Lurdes, sem desconfiar de nada, aplaudiu, dizendo que a música era muito bonita. Até que chegou o dia de meu pai se encontrar com a moça. Novamente aos prantos, ela se abraçou a ele e, muito triste, disse que foi alarme falso, que era somente um atraso na menstruação, não havia gravidez. Meu pai a abraçou, “chorando” também a perda do filho. Mas chorava de alívio. Que presente dos céus! Livre do drama que pairava sobre sua cabeça, Herivelto cantou a música que fizera pensando nela. A moça ficou toda envaidecida, chorou de emoção. Ao deixá-la, foi se encontrar com Messias, que o esperava ansioso e preocupado. Herivelto contou então o que acabara de acontecer. O amigo respirou aliviado e, num momento de nervosa inspiração, disse para meu pai: “Herivelto, abortamos um samba!”.


* * *


Meu pai tinha um estilo muito ditatorial com as pessoas que o cercavam e um desmedido egocentrismo.

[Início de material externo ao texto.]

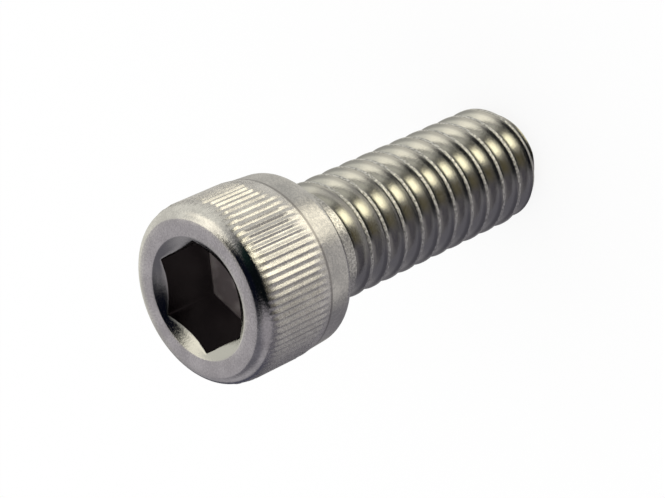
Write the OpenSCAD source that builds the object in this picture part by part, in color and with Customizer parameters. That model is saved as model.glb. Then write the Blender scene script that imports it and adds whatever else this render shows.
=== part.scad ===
// Socket head bolt, fully threaded, with a straight-knurled head.
// It stands on its flat end: z = 0 is the thread's end and +Z runs along the axis to the head's
// face. A corner of the hexagon socket lies on the +X axis.

/* [Head] */
// diameter over the tops of the knurl's ridges
head_d = 9.4; // [8.8:0.05:10.5]
// height of the head
head_h = 6.35; // [6:0.05:9]
// radius of the rounded edge round the face
face_edge_r = 0.55; // [0.2:0.05:0.7]
// radius of the rounded edge next to the shank
back_edge_r = 0.65; // [0.3:0.05:0.7]
// how much the band behind the knurl narrows towards the shank, on the radius
back_taper = 0.07; // [0:0.01:0.15]

/* [Knurl] */
// number of ridges round the head
ridges = 80; // [60:4:88]
// height of a ridge above the plain bands
ridge_h = 0.1; // [0.06:0.01:0.14]
// width of a ridge at its foot
ridge_foot_w = 0.22; // [0.18:0.01:0.24]
// width of a ridge at its top
ridge_top_w = 0.08; // [0.04:0.01:0.12]
// plain band between the knurl and the shank side of the head
back_band_w = 1.8; // [1.5:0.05:2.2]

/* [Socket] */
// hexagon, across the flats
hex_af = 5.1; // [4:0.05:5.2]
// depth of the flats, from the face
socket_depth = 3.4; // [2.5:0.1:4]
// diameter of the lead-in cone at the face
lead_in_d = 6.4; // [6.1:0.05:6.8]
// full angle of the lead-in cone
lead_in_angle = 120; // [90:5:130]
// full angle of the punch's point at the bottom
point_angle = 150; // [140:5:170]

/* [Thread] */
// diameter over the thread's crests
thread_d = 6.35; // [5.5:0.05:6.6]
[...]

Não dava espaço para ninguém sobressair ao lado dele. O próprio Otelo sofreu de perto esse comportamento. E vendo sempre José Messias, um jovem cheio de sonhos e vontade de conquistar a vida, acompanhando Herivelto por toda parte, Otelo fez questão de adverti-lo: “Messias, ouça o meu conselho. Se quiser vencer na vida, saia de perto do Herivelto”. Messias escutou o conselho — mudou a rota de sua vida e passou a caminhar sozinho. Tornou-se um importante diretor e apresentador de TV, além de braço direito de Flávio Cavalcanti por quase vinte anos, e apresentava com sucesso um programa diário na Rádio Nacional do Rio.